The main reason people often come to the conclusion that Big Tech uses Waterfall is that many projects in those companies have a deadline attached to them. But, I think that conclusion is incorrect. Agile often involves project with deadlines too. In fact, one of the selling points of the most popular Agile methodology, Scrum, is that its fixed-size sprints mesh well with deadlines (mostly by showing you really quickly that the project won’t be delivered on time in its initial full scope).

Additionally, deadlines in Big Tech are often not an arbitrary cruelty that management inflicts upon their engineers, but a necessity – for example, if you want to announce a launch during a conference, like AWS’ re:Invent, or Apple’s World-Wide Developer Conference (and you almost always want to do that, if you have that option, as releasing during a conference basically guarantees it will see high usage from customers).

But, crucially, even with these high-profile events on the horizon, it still happens that projects miss their deadline.

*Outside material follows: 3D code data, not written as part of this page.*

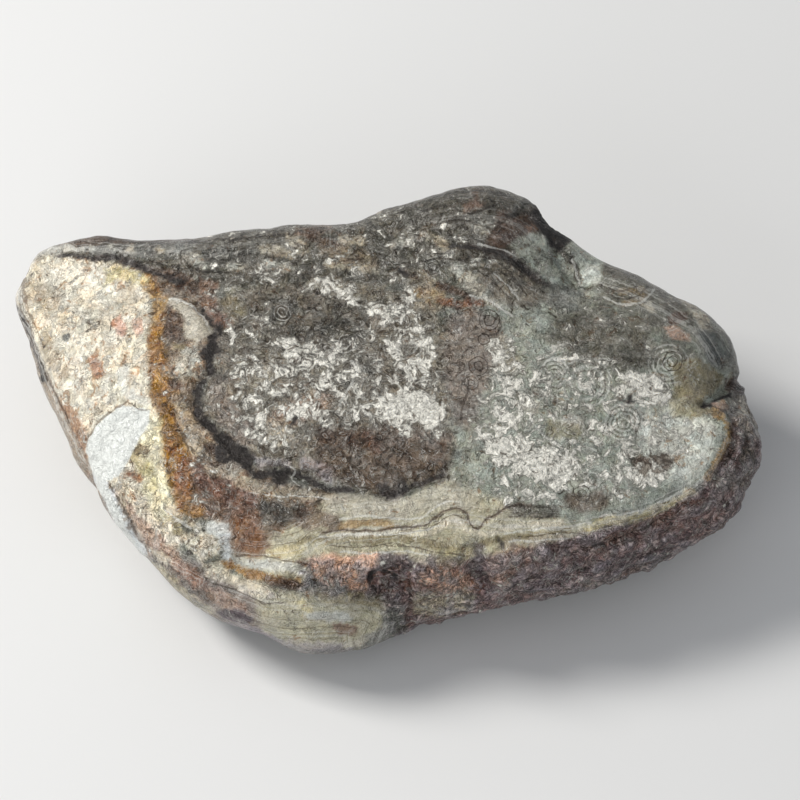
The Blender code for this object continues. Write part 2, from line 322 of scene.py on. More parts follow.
# bands, blotches and flecks: paint, amount, half width, softness, and a course or points in pixels
strokes = {
    # the cream facet
    "facet ivory": ("ivory", 0.8, 26, 30, (70, 285, 110, 300, 90, 340, 70, 375, 95, 400)),
    "yellow margin": ("paleYellow", 0.9, 13, 14, (146, 418, 150, 440, 148, 462, 156, 490, 164, 510)),
    "yellow clots": ("straw", 0.7, 6, 8, (136, 458, 148, 470, 152, 486)),
    "pink clot low": ("coral", 0.4, 5, 6, (94, 358, 98, 372)),
    "pink clot low stain": ("stain", 0.62, 6, 8, (94, 358, 98, 374)),
    "red freckles": ("pinkTan", 0.45, 8, 10, "red freckles"),
    "red freckle stain": ("stain", 0.72, 9, 10, "red freckles"),
    "grey smudge": ("tan", 0.65, 9, 12, (46, 344, 52, 358, 60, 372)),
    "tan smudge": ("tan", 0.5, 10, 12, (36, 292, 52, 302)),
    "pale crescent": ("milk", 0.6, 5, 7, (124, 370, 122, 384, 132, 394, 146, 402)),
    "orange flake": ("orange", 0.85, 4, 5, (130, 474, 138, 478)),
    "facet moss": ("ink", 0.35, 10, 14, (70, 300, 88, 318, 100, 330)),
    "facet moss low": ("ink", 0.3, 10, 14, (96, 380, 108, 396, 92, 408)),
    "yellow moss": ("ink", 0.85, 6, 8, (132, 448, 146, 452)),
    "patch moss": ("ink", 0.8, 5, 6, (104, 462, 112, 470)),
    "rim grey": ("drab", 0.8, 7, 5, (14, 300, 22, 278, 34, 258, 60, 243, 100, 239)),
    "rim grey left": ("drab", 0.8, 8, 5, (14, 306, 26, 342, 38, 372, 50, 402, 64, 432, 84, 470, 98, 492)),
    "rim white": ("chalkWhite", 0.8, 2.2, 2.5, (24, 300, 26, 282, 36, 266, 48, 258)),
    "rim white left": ("chalkWhite", 0.7, 2, 2.5, (24, 306, 33, 342, 42, 370)),
    "rim dark": ("seam", 0.8, 2, 3, (19, 304, 29, 342, 37, 366, 41, 380)),
    "rim blot": ("black", 0.85, 3, 4, (39, 379)),
    # the strip over the seam
    "strip white 1": ("chalkWhite", 0.85, 4, 5, (176, 252, 192, 258, 206, 266)),
    "strip white 2": ("chalkWhite", 0.85, 3.5, 4, (228, 266, 240, 266)),
    "strip white 3": ("chalkWhite", 0.85, 4.5, 5, (266, 264, 278, 266, 290, 268)),
    "strip white 4": ("bone", 0.85, 4, 5, (262, 250, 276, 252, 290, 256)),
    "strip white 5": ("bone", 0.8, 4, 5, (288, 240, 304, 250)),
    "strip white 6": ("bone", 0.8, 4, 5, (340, 242, 364, 244)),
    "strip white 7": ("bone", 0.75, 4, 6, (328, 264, 352, 266, 376, 268)),
    "strip white 8": ("chalkWhite", 0.75, 5, 7, (395, 244, 410, 244)),
    "strip white 9": ("bone", 0.8, 5, 7, (424, 234, 436, 240, 444, 246)),
    "strip white 10": ("chalkWhite", 0.7, 5, 7, (468, 226, 490, 226)),
    "strip white 11": ("chalkWhite", 0.7, 3.5, 5, (362, 217, 380, 216)),
    "strip tan": ("tan", 0.6, 7, 10, (326, 250, 350, 256, 370, 262)),
    "strip rust": ("redBrown", 0.5, 4, 6, (300, 234, 330, 233)),
    "strip dark": ("slate", 0.7, 7, 9, (210, 256, 250, 256)),
    "strip dark on": ("umber", 0.6, 4, 6, (310, 240, 335, 246)),
    # the amber band and its ridges
    "gold blot": ("gold", 0.5, 7, 12, (230, 302, 238, 312)),
    "maroon": ("maroon", 0.9, 14, 16, (206, 478, 226, 488, 244, 500)),
    "maroon tail": ("redBrown", 0.7, 14, 16, (238, 512, 248, 530, 256, 546)),
    "pale strip": ("ice", 1.0, 5.5, 3, "pale strip"),
    "speckled ink": ("ink", 0.45, 10, 12, (128, 505, 150, 530, 176, 556)),
    # the seam
    "seam far end": ("seam", 0.85, 2.5, 4, (378, 486, 388, 496, 400, 492, 412, 484, 428, 480, 444, 474)),
    "seam under middle": ("seam", 0.85, 6, 8, (384, 488, 392, 494, 404, 486)),
    "under seam": ("slate", 0.75, 8, 10, (266, 508, 284, 514, 300, 512)),
    "under seam on": ("umber", 0.6, 9, 12, (300, 520, 318, 518, 332, 522)),
    # the plateau
    "plateau left": ("mauve", 0.7, 14, 18, (222, 390, 226, 410, 244, 432)),
    "plateau pale": ("bone", 0.6, 10, 12, (236, 388, 250, 384, 262, 376)),
    "plateau peach": ("pinkTan", 0.6, 12, 16, (280, 424, 300, 410, 318, 404)),
    "plateau peach low": ("bone", 0.6, 9, 12, (272, 440, 290, 432)),
    "plateau rust": ("pinkTan", 0.5, 5, 9, (306, 412, 318, 402)),
    "plateau brown": ("umber", 0.6, 9, 12, (326, 436, 350, 440, 372, 440)),
    "plateau rust low": ("rust", 0.4, 5, 7, (366, 436, 376, 448)),
    "plateau grey low": ("mauve", 0.75, 9, 12, (392, 436, 420, 438, 440, 444)),
    "plateau grey mid": ("steel", 0.5, 14, 20, (340, 372, 372, 384)),
    "chalk middle": ("chalk", 1.0, 14, 18, "chalk middle"),
    "chalk middle tone": ("chalkWhite", 0.7, 12, 16, "chalk middle"),
    "chalk ring": ("chalk", 0.64, 10, 14, (396, 344, 412, 336, 424, 352, 418, 372, 402, 360)),
    "chalk left": ("chalk", 0.66, 8, 12, (292, 346, 312, 354, 322, 368, 334, 380)),
    "chalk upper": ("chalk", 0.66, 8, 10, "chalk upper"),
    "chalk upper tone": ("bone", 0.5, 7, 10, "chalk upper"),
    "chalk upper right": ("chalk", 0.6, 6, 8, (374, 306, 394, 312, 410, 306, 408, 294)),
    "slit": ("black", 0.8, 2.2, 3, "slit"),
    "slit stone": ("steel", 0.8, 7, 5, "slit stone"),
    "tan above": ("tan", 0.6, 12, 16, (420, 284, 436, 300)),
    "rust bar": ("rust", 0.8, 3.5, 5, (440, 300, 456, 304, 472, 302, 481, 303)),
    "ochre bar": ("ochre", 0.4, 6, 9, (418, 294, 440, 296)),
    # the knob and its saddle
    "knob line": ("black", 0.8, 2.2, 3, "knob line"),
    "saddle grey": ("steel", 0.6, 12, 14, (548, 292, 576, 300)),
    # the chalcedony at the right
    "chalk beige": ("bone", 0.7, 12, 14, (500, 346, 508, 362)),
    "chalk beige grain": ("chalk", 0.62, 14, 16, (500, 346, 512, 380, 508, 410)),
    "chalk low": ("chalk", 0.76, 18, 22, (500, 440, 530, 460, 560, 470)),
    "chalk blot 1": ("chalkWhite", 0.85, 6, 7, (524, 404, 534, 408)),
    "chalk blot 2": ("chalkWhite", 0.8, 6, 7, (566, 420, 576, 424)),
    "chalk blot 3": ("chalkWhite", 0.85, 9, 10, (630, 386, 648, 384, 660, 398)),
    "chalk blot 3 grain": ("chalk", 0.7, 14, 14, (630, 386, 648, 390, 666, 402)),
    "olive smooth": ("gold", 0.55, 9, 9, (556, 428, 570, 432)),
    "rust speckle": ("redBrown", 0.7, 7, 9, (640, 464, 654, 466, 666, 462)),
    "rust speckle low": ("umber", 0.6, 8, 9, (572, 500, 586, 504, 600, 500)),
    "rust speckle ink": ("ink", 0.8, 9, 10, (640, 464, 666, 464)),
    "chalk speckle": ("chalk", 0.8, 10, 12, (640, 474, 660, 480)),
    "olive under": ("olive", 0.7, 7, 8, (512, 508, 530, 512, 552, 512)),
    "dark spot tail": ("umber", 0.6, 2, 3, (618, 398, 632, 404)),
    "ochre rim": ("ochre", 0.85, 4, 4, (714, 412, 727, 420, 730, 436, 722, 452, 708, 478)),
    "rim brown": ("umber", 0.75, 3.5, 4, (734, 424, 736, 442, 728, 458)),
    "rim cortex": ("chalkWhite", 0.75, 8, 9, (742, 396, 750, 414, 752, 432)),
    "rim cortex dark": ("umber", 0.6, 5, 6, (744, 440, 748, 452)),
    "rim green": ("greenGrey", 0.6, 8, 10, (748, 456, 746, 468)),
    "rim mauve": ("mauve", 0.8, 10, 12, (722, 478, 738, 480)),
    # the laid bands
    "band pale": ("lens", 0.6, 11, 12, (336, 504, 372, 506, 404, 508, 440, 496, 470, 500)),
    "band pale grain": ("mottle", 0.25, 12, 12, (336, 506, 372, 508, 404, 510, 440, 498)),
    "band orange": ("amber", 0.5, 3.5, 4, "orange band"),
    "band dark": ("umber", 0.5, 1.7, 2.2, "dark band"),
    "band cream": ("cream", 0.6, 3, 4, (
        322, 538, 342, 535, 372, 537, 405, 533, 430, 534, 452, 518, 466, 530, 490, 534, 520, 526,
        560, 524)),
    "band olive": ("gold", 0.75, 3.5, 4, (
        300, 541, 340, 538, 367, 541, 392, 537, 417, 541, 442, 547, 467, 550, 492, 541, 530, 537,
        570, 530)),
    "band gold": ("straw", 0.75, 5, 6, (450, 553, 472, 554)),
    "band cream low": ("bone", 0.7, 5, 7, (400, 556, 430, 560, 460, 562)),
    "yellow edge": ("straw", 0.85, 4.5, 5, (584, 530, 608, 520, 630, 521, 651, 513, 673, 503, 692, 491)),
    "edge cream": ("bone", 0.7, 4, 5, (500, 545, 540, 540, 580, 534)),
    "brown line": ("amber", 0.85, 4, 4, "brown line"),
    "brown line end": ("umber", 0.8, 5, 5, (270, 580, 296, 586)),
    # the walls
    "wall stain": ("stain", 0.5, 14, 14, (310, 566, 340, 572, 372, 576, 420, 580, 470, 590)),
    "wall pink flake": ("pinkTan", 0.9, 6, 5, (322, 574, 332, 578)),
    "wall pink far": ("pinkTan", 0.5, 10, 14, (500, 560, 520, 556, 500, 580)),
    "wall grey": ("bruise", 0.7, 9, 10, (388, 560, 404, 564)),
    "wall lump": ("bone", 1.0, 13, 12, (424, 604, 446, 604, 462, 598)),
    "wall valley": ("bruise", 0.55, 5, 8, "wall valley"),
    "wall maroon": ("maroon", 0.6, 6, 9, (590, 546, 622, 538, 660, 520, 700, 498)),
    # painted shade over the lower right wall, and a painted highlight along its lower edge
    "wall shade": ("bruise", 0.5, 10, 14, (520, 585, 570, 578, 620, 566, 680, 545)),
    "wall edge highlight": ("mauve", 0.6, 5, 7, (560, 594, 620, 580, 680, 556, 720, 528)),
    "wall spot": ("umber", 0.8, 3, 4, (637, 531)),
    "wall notch": ("black", 0.7, 2.5, 4, "wall notch"),
    "wall notch on": ("black", 0.6, 2.5, 4, (594, 545, 606, 548)),
    "lobe olive top": ("gold", 0.6, 7, 9, (330, 598, 356, 598, 380, 604)),
    "lobe white top": ("chalkWhite", 0.8, 4, 5, (334, 590, 344, 588)),
    "lobe pale": ("ice", 0.6, 4.5, 5, (310, 614, 330, 617, 348, 617)),
    "lobe pale low": ("lens", 0.8, 4, 5, (290, 640, 320, 646, 350, 644, 372, 634)),
    "lobe grey low": ("steel", 0.6, 3, 4, (262, 634, 290, 648, 330, 652, 366, 646)),
    "lobe green": ("straw", 0.8, 4.5, 5, (302, 604, 310, 610)),
    "lobe moss": ("ink", 0.8, 5, 6, (290, 622, 298, 626)),
    "lobe brown": ("redBrown", 0.7, 5, 6, (338, 628, 350, 630)),
    "lobe flank": ("steel", 0.85, 11, 14, (396, 612, 392, 632, 372, 646)),
    "lobe base": ("lilac", 0.5, 6, 8, (250, 636, 300, 648, 350, 652)),
}

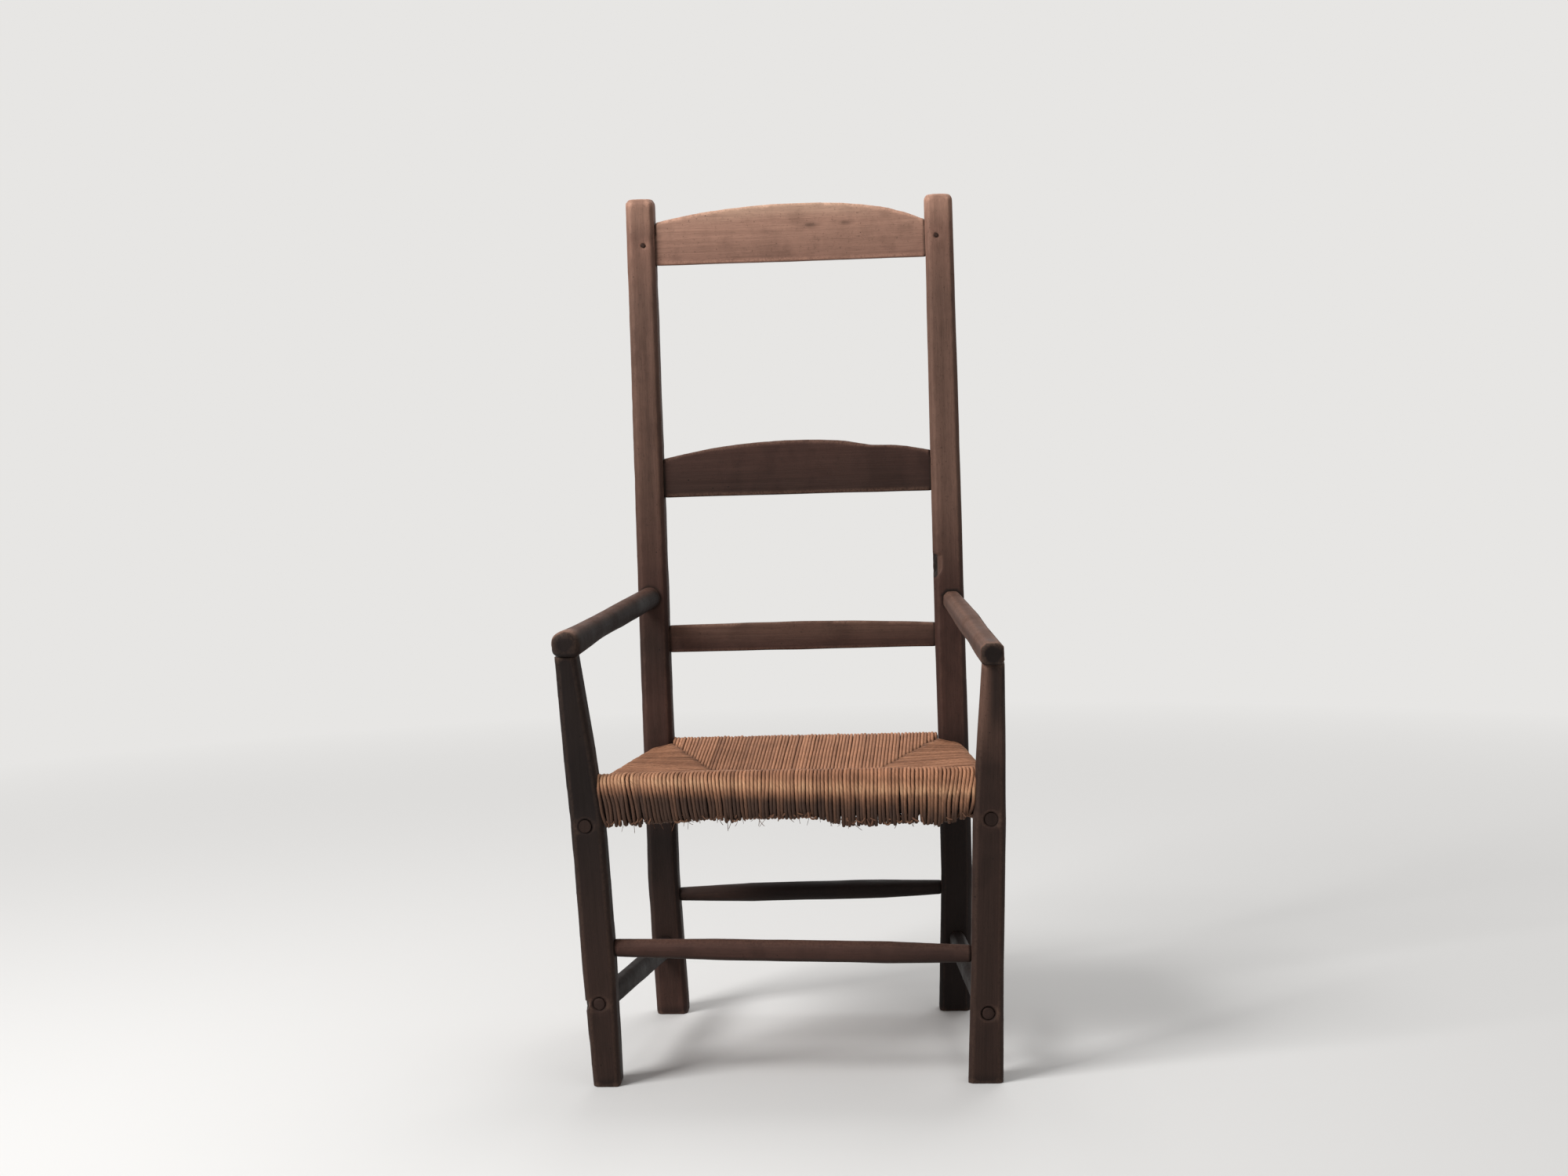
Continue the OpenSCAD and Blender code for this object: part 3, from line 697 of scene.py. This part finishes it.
class Strands:
    """Tubes gathered into one mesh, with what the rush material reads."""

    def __init__(self):
        self.points, self.faces, self.lay = [], [], []
        self.tone, self.rubbed, self.grime_and_shade = [], [], []
        self.count = 0

    def tube(self, centre, side, width, depth, tone, rubbed, grime_and_shade, sides=SIDES,
             flank_edge=NARROW):
        """One twisted strand along centre. side is the direction across it, one for all rings."""
        rings = len(centre)
        tangent = np.gradient(centre, axis=0)
        tangent /= np.linalg.norm(tangent, axis=1)[:, None] + 1e-12
        across = np.asarray(side, float) - tangent * (tangent @ np.asarray(side, float))[:, None]
        across /= np.linalg.norm(across, axis=1)[:, None] + 1e-12
        out = np.cross(across, tangent)
        gaps = np.linalg.norm(np.diff(centre, axis=0), axis=1)
        walked = np.concatenate([[0], np.cumsum(gaps)])
        turn = 2 * math.pi * (walked / TWIST + rng.random())
        angle = np.linspace(0, 2 * math.pi, sides, endpoint=False)
        swell = 1 + LOBE * np.cos(2 * (angle[None, :] - turn[:, None]))
        close = np.ones(rings)
        close[[0, -1]] = CLOSED
        reach = swell * close[:, None]
        ring = (centre[:, None, :]
                + across[:, None, :] * (reach * np.cos(angle) * width)[:, :, None]
                + out[:, None, :] * (reach * np.sin(angle) * depth)[:, :, None])
        self.points.append(ring.reshape(-1, 3))
        local = angle[None, :] - turn[:, None]
        start = rng.random() * 40
        self.lay.append(np.stack([np.cos(local), np.sin(local),
                                  np.repeat((walked + start)[:, None], sides, 1)],
                                 axis=2).reshape(-1, 3))
        # Painted shade in the gaps between neighbouring strands, added to the strand's darkening
        flank = FLANK_SHADE * np.abs(np.cos(angle)) ** flank_edge
        darkening = 1 - (1 - np.broadcast_to(grime_and_shade, rings)[:, None]) * (1 - flank)
        self.grime_and_shade.append(darkening.ravel())
        for store, value in ((self.tone, tone), (self.rubbed, rubbed)):
            store.append(np.repeat(np.broadcast_to(value, rings), sides))
        first = self.count
        index = first + np.arange(rings * sides).reshape(rings, sides)
        after = np.roll(index, -1, axis=1)
        quads = np.stack([index[:-1], after[:-1], after[1:], index[1:]], axis=2).reshape(-1, 4)
        self.faces += quads.tolist()
        self.faces += [index[0][::-1].tolist(), index[-1].tolist()]
        self.count += rings * sides

    def mesh(self):
        """All the strands as one mesh."""
        mesh = bpy.data.meshes.new("strands")
        mesh.from_pydata(np.concatenate(self.points).tolist(), [], self.faces)
        carry(mesh, "lay", "FLOAT_VECTOR", np.concatenate(self.lay))
        for name in ("tone", "rubbed", "grime_and_shade"):
            carry(mesh, name, "FLOAT", np.concatenate(getattr(self, name)))
        return mesh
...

If the current customer experience is deemed not good enough to be released, the project will get cut from the conference. That’s not ideal, of course, but the potential damage to the company’s reputation from releasing something below a certain quality threshold is deemed much worse.

Summary

So, that’s my explanation of why Big Tech doesn’t use Agile (and, by extension, Scrum). But, that doesn’t mean these companies use Waterfall; in reality, each company uses their own custom methodology, molded through years of experience to fit their specific needs and circumstances. Some examples are Amazon’s Working Backwards process, or Basecamp’s Shape Up methodology. These processes are designed to take advantage of modern software development practices, like Continuous Deployment pipelines, Feature Flags, Blue/Green deployments, etc., to achieve a more agile software delivery process than fixed-length, multi-week sprints could ever provide.